Brief -> Return all the data, word for word.

Given information ->

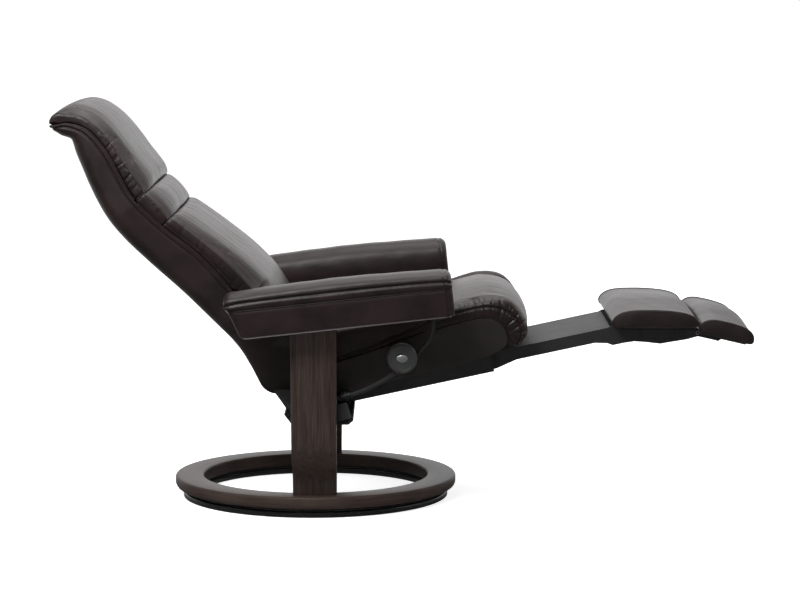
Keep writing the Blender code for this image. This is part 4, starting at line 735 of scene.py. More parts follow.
def rounded(points: Sequence[Sequence[float]], steps: int, closed: bool = False) -> np.ndarray:
    """Returns a smooth route through points, at even distances.

    Args:
        points: the points.
        steps: the number of points wanted.
        closed: whether the route is a loop.

    Returns:
        The route's points.
    """
    knots = np.asarray(points, float)
    count = len(knots)
    spans = count if closed else count - 1
    fine = []
    for span in range(spans):
        picks = [span - 1, span, span + 1, span + 2]
        picks = [pick % count if closed else min(max(pick, 0), count - 1) for pick in picks]
        a, b, c, d = knots[picks]
        for step in range(12):
            t = step / 12
            bow = (2 * a - 5 * b + 4 * c - d) * t * t
            fine.append(0.5 * (2 * b + (c - a) * t + bow + (3 * b - a - 3 * c + d) * t ** 3))
    fine.append(knots[0] if closed else knots[-1])
    line = np.array(fine)
    reach = np.concatenate([[0.0], np.cumsum(np.linalg.norm(np.diff(line, axis=0), axis=1))])
    wanted = np.linspace(0.0, reach[-1], steps + 1 if closed else steps)
    route = np.stack([np.interp(wanted, reach, line[:, axis]) for axis in range(line.shape[1])], axis=1)
    return route[:-1] if closed else route


def nearest_on(line: np.ndarray, a: np.ndarray, b: np.ndarray) -> tuple[np.ndarray, np.ndarray, np.ndarray]:
    """Measures points against a flat line.

    Args:
        line: the line's points, two columns.
        a: the points' first coordinates.
        b: their second coordinates.

    Returns:
        Each point's distance, its place along the line, and the side that it is on, -1 or 1.
    """
    best = np.full(len(a), np.inf)
    along = np.zeros(len(a))
    side = np.ones(len(a))
    reach = 0.0
    for first, second in zip(line[:-1], line[1:]):
        run = second - first
        length = float(np.hypot(*run)) + 1e-12
        run = run / length
        da, db = a - first[0], b - first[1]
        t = np.clip(da * run[0] + db * run[1], 0.0, length)
        gap = np.hypot(da - t * run[0], db - t * run[1])
        closer = gap < best
        best = np.where(closer, gap, best)
        along = np.where(closer, reach + t, along)
        side = np.where(closer, np.sign(run[0] * db - run[1] * da), side)
        reach += length
    return best, along, side


def bell(value: np.ndarray, width: float) -> np.ndarray:
    """Returns a soft hump of a width about 0."""
    return np.exp(-((value / width) ** 2))


def step_up(value: np.ndarray, low: float, high: float) -> np.ndarray:
    """Returns a smooth step from 0 at low to 1 at high."""
    t = np.clip((value - low) / (high - low), 0.0, 1.0)
    return t * t * (3 - 2 * t)


# Upholstery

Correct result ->
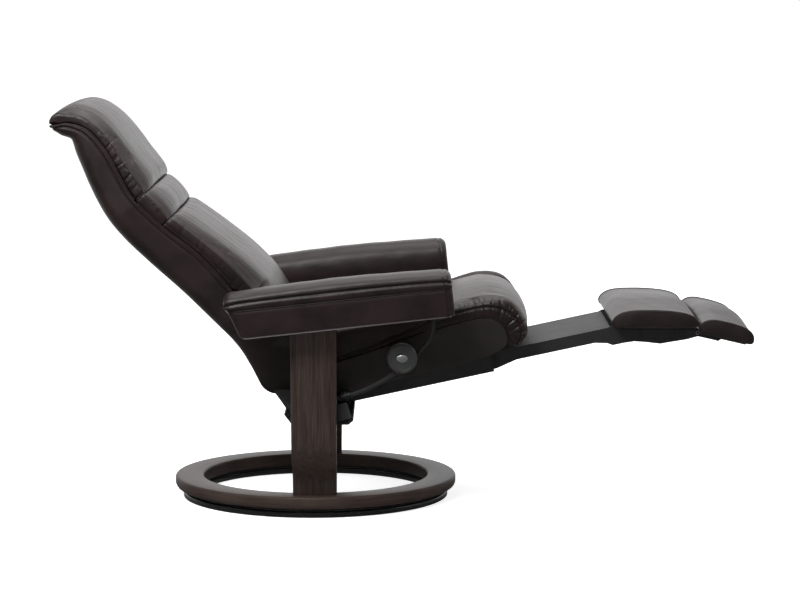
Keep writing the Blender code for this image. This is part 4, starting at line 735 of scene.py. More parts follow.
def rounded(points: Sequence[Sequence[float]], steps: int, closed: bool = False) -> np.ndarray:
    """Returns a smooth route through points, at even distances.

    Args:
        points: the points.
        steps: the number of points wanted.
        closed: whether the route is a loop.

    Returns:
        The route's points.
    """
    knots = np.asarray(points, float)
    count = len(knots)
    spans = count if closed else count - 1
    fine = []
    for span in range(spans):
        picks = [span - 1, span, span + 1, span + 2]
        picks = [pick % count if closed else min(max(pick, 0), count - 1) for pick in picks]
        a, b, c, d = knots[picks]
        for step in range(12):
            t = step / 12
            bow = (2 * a - 5 * b + 4 * c - d) * t * t
            fine.append(0.5 * (2 * b + (c - a) * t + bow + (3 * b - a - 3 * c + d) * t ** 3))
    fine.append(knots[0] if closed else knots[-1])
    line = np.array(fine)
    reach = np.concatenate([[0.0], np.cumsum(np.linalg.norm(np.diff(line, axis=0), axis=1))])
    wanted = np.linspace(0.0, reach[-1], steps + 1 if closed else steps)
    route = np.stack([np.interp(wanted, reach, line[:, axis]) for axis in range(line.shape[1])], axis=1)
    return route[:-1] if closed else route


def nearest_on(line: np.ndarray, a: np.ndarray, b: np.ndarray) -> tuple[np.ndarray, np.ndarray, np.ndarray]:
    """Measures points against a flat line.

    Args:
        line: the line's points, two columns.
        a: the points' first coordinates.
        b: their second coordinates.

    Returns:
        Each point's distance, its place along the line, and the side that it is on, -1 or 1.
    """
    best = np.full(len(a), np.inf)
    along = np.zeros(len(a))
    side = np.ones(len(a))
    reach = 0.0
    for first, second in zip(line[:-1], line[1:]):
        run = second - first
        length = float(np.hypot(*run)) + 1e-12
        run = run / length
        da, db = a - first[0], b - first[1]
        t = np.clip(da * run[0] + db * run[1], 0.0, length)
        gap = np.hypot(da - t * run[0], db - t * run[1])
        closer = gap < best
        best = np.where(closer, gap, best)
        along = np.where(closer, reach + t, along)
        side = np.where(closer, np.sign(run[0] * db - run[1] * da), side)
        reach += length
    return best, along, side


def bell(value: np.ndarray, width: float) -> np.ndarray:
    """Returns a soft hump of a width about 0."""
    return np.exp(-((value / width) ** 2))


def step_up(value: np.ndarray, low: float, high: float) -> np.ndarray:
    """Returns a smooth step from 0 at low to 1 at high."""
    t = np.clip((value - low) / (high - low), 0.0, 1.0)
    return t * t * (3 - 2 * t)


# Upholstery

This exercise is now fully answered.